As expected, Tribune just announced that it's merging the Washington bureaus of the Los Angeles Times and its other papers and placing the bureau under Cissy Baker, vice president/news operations for Tribune Broadcasting since 2003. Longtime LAT bureau chief Doyle McManus becomes an Op-Ed columnist for the Times. Here's a cheerleading memo from Times editor Russ Stanton and the news on McManus from Jim Newton, editor of the editorial pages.
As you have seen, the company is making some changes to the operations of our Washington office, beginning with the naming of Cissy Baker to the new position of vice president of the Washington News Bureau of the Tribune Co.
More details will be unveiled in the coming days, but one thing that will not change is the mission of the bureau: to continue to break news and deliver unique and high quality enterprise, investigative and analytical stories to our readers -- in print, online and over the airwaves.
Most of the staffing for the new operation will come from the Los Angeles Times and Chicago Tribune and we will continue to give our readers the top-notch journalism that they have come to expect from us.
Now the McManus memo:
From: Newton, Jim
Sent: Friday, November 07, 2008 10:44 AM
Subject: doyle mcmanus, washington columnist
Doyle McManus, one of Washington’s best known and most respected journalists and a treasure of the Los Angeles Times, will soon bring his work to the Op Ed pages as The Times’ newest columnist.
Doyle’s keen analysis and graceful writing have been hallmarks of our Washington coverage for years. None of that will change with his new assignment. Now, however, he will command a regular platform from which to observe the nation’s capital, and we’ll have the great pleasure of displaying his work on our Op Ed page.

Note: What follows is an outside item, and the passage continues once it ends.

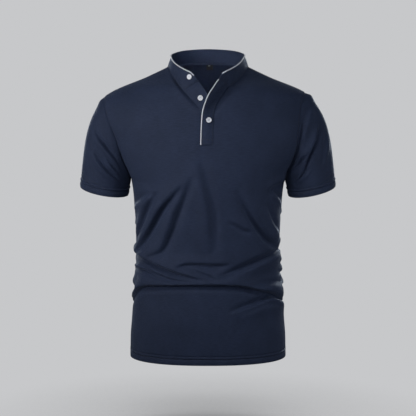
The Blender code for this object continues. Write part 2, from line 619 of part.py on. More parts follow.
def over_placket_rows(left_half):
    """The buttonhole side: it lies over the slot, one cloth thickness in front of the chest."""
    first = len(body_rows()) - 1 + PLACKET_FOOT_ROW
    last = len(body_rows()) - 1 + NECK_CORNER_ROW
    proud = CLOTH + 2.0 * SEAM_GAP
    seam_edge = [(row[0][0] + row[0][1] * proud, row[0][1]) for row in left_half[first:last + 1]]
    free_points = [(p + n * proud, n) for p, n in free_edge(OVER_PLACKET_EDGE)]
    rows = strip_grid(seam_edge, free_points, 0.0010, PLACKET_COLUMNS)
    foot = []
    for point in rows[0]:
        side = "left" if point.x > 0.0 else "right"
        base, outward = body_point(point.x, OVER_PLACKET_FOOT, side, "front")
        foot.append(base + outward * (proud + 0.0002))
    rows.insert(0, foot)
    return rows


def collar_grid(right_half, left_half, back_neck, under_rows, over_rows):
    """Rows of the collar band from the neck seam to its top edge, from the wearer's right end round to the left."""
    corner = len(body_rows()) - 1 + NECK_CORNER_ROW
    foot = [point for point in reversed(under_rows[-1])]
    foot += [row[0][0] for row in right_half[corner + 1:]]
    foot += [point for point, _ in back_neck[1:-1]]
    foot += [row[0][0] for row in reversed(left_half[corner + 1:])]
    foot += [point for point in over_rows[-1]]
    lengths = np.concatenate(([0.0], np.cumsum([(b - a).length for a, b in zip(foot, foot[1:])])))
    middle = len(under_rows[-1]) - 1 + (UPPER_STEPS - NECK_CORNER_ROW) + BACK_NECK_COLUMNS // 2
    top = []
    for i, length in enumerate(lengths):
        if i <= middle:
            side, share = "right", length / lengths[middle]
        else:
            side, share = "left", (lengths[-1] - length) / (lengths[-1] - lengths[middle])
        table = COLLAR_TOP[side]
        top.append(Vector((SIDE_SIGN[side] * float(smooth(table, 1, share)), float(smooth(table, 2, share)),
                           float(smooth(table, 3, share)))))
    rows = []
    for r in range(COLLAR_ROWS + 1):
        share = r / COLLAR_ROWS
        row = []
        for low, high in zip(foot, top):
            rise = (high - low).normalized()
            row.append((low + rise * SEAM_GAP * 1.5).lerp(high, share))
        rows.append(row)
    return rows


def make_cord(name, path, radius, sides, colour):
    """A round cord along a path, with closed ends."""
    rings = []
    side_way = None
    for i, point in enumerate(path):
        ahead = (path[min(i + 1, len(path) - 1)] - path[max(i - 1, 0)]).normalized()
        reference = Vector((0.0, 0.0, 1.0)) if side_way is None else side_way
        across = (reference - ahead * reference.dot(ahead)).normalized()
        side_way = across
        other = ahead.cross(across)
        rings.append([point + (across * math.cos(math.tau * k / sides) + other * math.sin(math.tau * k / sides)) * radius
                      for k in range(sides)])
    points = [p for ring in rings for p in ring]
    faces = [(r * sides + k, r * sides + (k + 1) % sides, (r + 1) * sides + (k + 1) % sides, (r + 1) * sides + k)
             for r in range(len(rings) - 1) for k in range(sides)]
    faces += [tuple(range(sides)), tuple(reversed(range((len(rings) - 1) * sides, len(rings) * sides)))]
    mesh = bpy.data.meshes.new(name)
    mesh.from_pydata([tuple(p) for p in points], [], faces)
    finish_object(name, mesh, colour)


def make_button(name, centre, facing, upright):
    """A turned button: a dished face inside a rounded rim, with four thread holes through it."""
    profile = [(0.0, 0.55), (0.60, 0.55), (0.70, 0.72), (0.84, 1.0), (0.96, 0.86), (1.0, 0.52), (0.90, 0.10), (0.72, 0.0),
               (0.0, 0.0)]
    sides = 20
    mesh = bpy.data.meshes.new(name)
    points, faces = [], []
    ring_starts = []
    for share_r, share_h in profile:
        ring_starts.append(len(points))
        ring = 1 if share_r == 0.0 else sides
        points += [(share_r * BUTTON_RADIUS * math.cos(math.tau * k / sides) if ring > 1 else 0.0,
                    share_r * BUTTON_RADIUS * math.sin(math.tau * k / sides) if ring > 1 else 0.0,
                    share_h * BUTTON_THICKNESS) for k in range(ring)]
    for i in range(len(profile) - 1):
        a, b = ring_starts[i], ring_starts[i + 1]
        for k in range(sides):
            j = (k + 1) % sides
            if profile[i][0] == 0.0:
                faces.append((a, b + k, b + j))
            elif profile[i + 1][0] == 0.0:
                faces.append((a + k, b, a + j))
            else:
                faces.append((a + k, b + k, b + j, a + j))
    mesh.from_pydata(points, [], faces)
    button = finish_object(name, mesh, "white_plastic")
    cutters = []
    for k in range(4):
        angle = math.radians(45.0 + 90.0 * k)
        place = (THREAD_HOLE_SPREAD * math.cos(angle), THREAD_HOLE_SPREAD * math.sin(angle), 0.0)
        bpy.ops.mesh.primitive_cylinder_add(vertices=8, radius=THREAD_HOLE_RADIUS, depth=4.0 * BUTTON_THICKNESS,
                                            location=place)
        cutter = bpy.context.object
        cutters.append(cutter)
        cut = button.modifiers.new("thread hole", "BOOLEAN")
        cut.operation = "DIFFERENCE"
        cut.object = cutter
    bpy.context.view_layer.update()
    solid = bpy.data.meshes.new_from_object(button.evaluated_get(bpy.context.evaluated_depsgraph_get()))
    button.modifiers.clear()
    button.data = solid
    for cutter in cutters:
        bpy.data.objects.remove(cutter, do_unlink=True)
    across = (upright - facing * upright.dot(facing)).normalized()
    turn = Matrix((across.cross(facing), across, facing)).transposed().to_4x4()
    solid.transform(Matrix.Translation(centre) @ turn)
    solid.update()


def nearest_on_rows(rows, directions, x, height):
    """Point and direction of a sheet where a line along Y at x and height meets it."""
    best = None
    for row_low, row_high, line_low, line_high in zip(rows, rows[1:], directions, directions[1:]):
        for c in range(len(row_low) - 1):
            for u in np.linspace(0.0, 1.0, 9):
                for v in np.linspace(0.0, 1.0, 9):
                    point = (row_low[c].lerp(row_low[c + 1], u)).lerp(row_high[c].lerp(row_high[c + 1], u), v)
                    miss = math.hypot(point.x - x, point.z - height)
                    if best is None or miss < best[0]:
                        outward = (line_low[c].lerp(line_low[c + 1], u)).lerp(line_high[c].lerp(line_high[c + 1], u), v)
                        best = (miss, point, outward.normalized())
    return best[1], best[2]


def make_label():
    """A small label hanging from the neck seam against the inside of the back."""
    left, right, top, bottom = LABEL
    rows = []
    for r in range(3):
        height = top + (bottom - top) * r / 2.0
        row = []
        for c in range(4):
            x = left + (right - left) * c / 3.0
            point, outward = body_point(x, height, "left" if x > 0.0 else "right", "back")
            row.append(point - outward * (CLOTH + 2.0 * SEAM_GAP))
        rows.append(row)
    make_sheet("neck_label", rows, forward_side, "label_black", -LABEL_THICKNESS)


def make_collar_piping(collar_rows, directions):
    """The piping lies against the outside of the band, just under its top edge."""
    path = []
    for low, high, outward in zip(collar_rows[-2], collar_rows[-1], directions[-1]):
        rise = (high - low).normalized()
        path.append(high + outward * (PIPING_RADIUS + 1.5 * SEAM_GAP) - rise * PIPING_RADIUS * 0.6)
    make_cord("collar_piping", path, PIPING_RADIUS, PIPING_SIDES, "pale_piping")


def make_placket_piping(over_rows, directions):
    """The piping runs along the free edge of the overlapping strip."""
    path = []
    for row, line in zip(over_rows, directions):
        away = (row[-1] - row[-2]).normalized()
        path.append(row[-1] + away * (PIPING_RADIUS + 1.5 * SEAM_GAP) - line[-1] * CLOTH * 0.15)
    make_cord("placket_piping", path, PIPING_RADIUS, PIPING_SIDES, "pale_piping")


def main():
    clear_scene()
    make_materials()
    right_front, left_front = make_front()
    right_back, left_back, back_neck = make_back()
    make_sleeve("right", right_front, right_back)
    make_sleeve("left", left_front, left_back)
    under_rows = under_placket_rows(right_front)
    over_rows = over_placket_rows(left_front)
    collar_rows = collar_grid(right_front, left_front, back_neck, under_rows, over_rows)
    under_out = sheet_directions(under_rows, forward_side)
    over_out = make_sheet("placket_over", over_rows, forward_side, "navy_knit")
    make_sheet("placket_under", under_rows, forward_side, "navy_knit")
    collar_out = make_sheet("collar_band", collar_rows, away_from_neck, "navy_knit")
    make_collar_piping(collar_rows, collar_out)
    make_placket_piping(over_rows, over_out)
    strips = {"button_collar": (collar_rows, collar_out), "button_middle": (under_rows, under_out),
              "button_lower": (over_rows, over_out)}
    for name, (x, height) in BUTTONS.items():
        point, facing = nearest_on_rows(*strips[name], x, height)
        make_button(name, point + facing * 2.0 * SEAM_GAP, facing, Vector((0.0, 0.0, 1.0)))
    make_label()


main()
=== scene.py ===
"""Looks of a dark knitted polo shirt with a stand collar, hollow as if worn, above a pale studio floor.

Metres, +Z up. The chest faces -Y and +X is the wearer's left. Every cloth piece is a thin shell laid on the
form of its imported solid, worked out from the same sizes, with finer folds, hems, seams and sewing added.
"""

import math

import bmesh
import bpy
import numpy as np
from mathutils import Matrix, Vector


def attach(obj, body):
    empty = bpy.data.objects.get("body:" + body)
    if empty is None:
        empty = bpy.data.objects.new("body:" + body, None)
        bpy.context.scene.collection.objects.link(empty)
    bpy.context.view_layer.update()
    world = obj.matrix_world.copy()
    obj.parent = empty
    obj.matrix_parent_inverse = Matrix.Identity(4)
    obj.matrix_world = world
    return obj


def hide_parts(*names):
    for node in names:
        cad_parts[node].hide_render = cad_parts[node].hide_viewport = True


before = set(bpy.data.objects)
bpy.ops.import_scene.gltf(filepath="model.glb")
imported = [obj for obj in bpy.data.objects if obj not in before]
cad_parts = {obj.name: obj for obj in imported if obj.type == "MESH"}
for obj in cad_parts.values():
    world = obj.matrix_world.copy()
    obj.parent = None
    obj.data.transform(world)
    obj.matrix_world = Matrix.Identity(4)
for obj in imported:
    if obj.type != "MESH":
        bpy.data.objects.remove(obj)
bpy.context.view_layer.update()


# ------------------------------------------------------------------------------
# The studio: an endless pale floor that glows as bright as the air above it, with a soft painted shadow
# under the shirt, worked out from how near the shirt is and not cast by the lamps. Five soft lights stand
# before the shirt and two strips behind it, and a thin beam falls into the neck. The camera looks slightly
# down from just above the collar.
FLOOR_HEIGHT = -0.80
FLOOR_SIZE = 60.0
SHADE_REACH = 0.46          # how far from the shirt the painted shadow on the floor reaches
SHADE_STRENGTH = 2.0
SHADE_SAMPLES = 24
UNSEEN_SHARE = 0.18         # brightness of floor and air as lights, against how they look
STUDIO_GREY = (0.571, 0.577, 0.590, 1.0)
VIEW_TARGET = Vector((0.0, 0.0, -0.310))
VIEW_ELEVATION = math.radians(7.5)
VIEW_DISTANCE = 3.5
PIXEL = 0.0022              # what one pixel of the frame spans at the target
FRAME_PIXELS = 416.0
SENSOR = 36.0
LIGHTS = [
    # name, place, aimed at, width, height, spread in degrees, power, colour
    ("key", (-1.85, -1.15, 0.30), (0.0, 0.0, -0.10), 0.5, 0.5, 50.0, 1.50, (1.0, 0.985, 0.96)),
    ("low_key", (-1.45, -1.62, 0.12), (0.0, 0.0, -0.22), 0.5, 0.5, 34.0, 0.36, (1.0, 0.985, 0.96)),
    ("high", (-0.35, -1.45, 1.25), (0.0, -0.10, -0.33), 0.25, 0.25, 26.0, 0.23, (1.0, 0.985, 0.96)),
    ("front", (0.0, -2.30, 0.35), (0.0, 0.0, -0.12), 0.6, 0.6, 50.0, 0.36, (0.96, 0.98, 1.0)),
    ("fill", (1.75, -0.90, -0.20), (0.05, 0.0, -0.38), 0.8, 0.8, 50.0, 0.80, (0.90, 0.95, 1.0)),
    ("strip_right", (-0.95, 1.75, -0.05), (-0.27, 0.0, -0.12), 0.5, 0.8, 40.0, 0.55, (0.78, 0.88, 1.0)),
    ("strip_left", (0.95, 1.75, -0.05), (0.27, 0.0, -0.12), 0.5, 0.8, 40.0, 1.00, (0.78, 0.88, 1.0)),
    ("neck", (0.0, -2.40, 0.99), (0.0, 0.055, 0.005), 0.03, 0.03, 3.6, 0.016, (0.95, 0.97, 1.0)),
]


def feed(tree, socket, value):
    """Link the output of another node to a socket, or set the socket to a number or a colour."""
    if isinstance(value, bpy.types.NodeSocket):
        tree.links.new(value, socket)
    else:
        socket.default_value = value


def add_node(tree, kind, **sockets):
    """A new node, its sockets fed by their names, in which a low line stands for a space."""
    node = tree.nodes.new(kind)
    for name, value in sockets.items():
        feed(tree, node.inputs[name.replace("_", " ")], value)
    return node


def reckon(tree, operation, *values):
    """The result of a sum on numbers and on the outputs of other nodes."""
    node = tree.nodes.new("ShaderNodeMath")
    node.operation = operation
    for socket, value in zip(node.inputs, values):
        feed(tree, socket, value)
    return node.outputs[0]


def brightness(tree):
    """1 where the camera sees the floor or the air, and less where they only light the shirt."""
    seen = add_node(tree, "ShaderNodeLightPath")
    share = add_node(tree, "ShaderNodeMapRange", Value=seen.outputs["Is Camera Ray"], To_Min=UNSEEN_SHARE)
    return share.outputs["Result"]


bpy.ops.object.select_all(action="DESELECT")
bpy.ops.mesh.primitive_plane_add(size=FLOOR_SIZE, location=(0.0, 0.0, FLOOR_HEIGHT))
floor = bpy.context.object
floor.name = "studio_floor"
bpy.ops.object.transform_apply(location=True, rotation=False, scale=True)
paper = bpy.data.materials.new("studio_paper")
paper.use_nodes = True
paper.node_tree.nodes.clear()
# Painted shadow: an ambient occlusion node darkens the floor's glow near the shirt; the lamps cast none on it.
painted_floor_shadow = add_node(paper.node_tree, "ShaderNodeAmbientOcclusion", Distance=SHADE_REACH)
painted_floor_shadow.samples = SHADE_SAMPLES
paper_depth = reckon(paper.node_tree, "POWER", painted_floor_shadow.outputs["AO"], SHADE_STRENGTH)
paper_strength = reckon(paper.node_tree, "MULTIPLY", brightness(paper.node_tree), paper_depth)
paper_glow = add_node(paper.node_tree, "ShaderNodeEmission", Color=STUDIO_GREY, Strength=paper_strength)
add_node(paper.node_tree, "ShaderNodeOutputMaterial", Surface=paper_glow.outputs[0])
floor.data.materials.append(paper)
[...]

It’s hard even to begin recounting Doyle’s many accomplishments, but here’s a short version: He has been with The Times since 1978, reporting from Los Angeles, Tehran, Beirut, Central America, New York and Washington. He was our State Department correspondent and then White House correspondent before becoming Washington bureau chief in 1996. Since then, he has run one of the most acclaimed Washington bureaus in the business. He’s written three books, is a regular guest on PBS’s “Washington Week,” and he was a panelist in the Jan. 31, 2008, debate between Hillary Clinton and Barack Obama.
Doyle has won so many journalism prizes that it would embarrass him and me to list them all. Suffice it to say that he’s among the most decorated people in our profession.
He’s going to take the next few weeks to hone his ideas for the column, and we’ll debut it early next year.
Finally, a personal note: It’s been my great pleasure to work with Doyle for many years, to be an occasional guest in his bureau, to enjoy his good cheer and to appreciate his superb journalistic judgment. He is one of this newspaper’s great souls, and has devoted much of his life to serving and building this institution. I’m utterly delighted that his move will write a new chapter in his work here, and am confident that our readers will be the great beneficiaries.
Please join me in congratulating Doyle.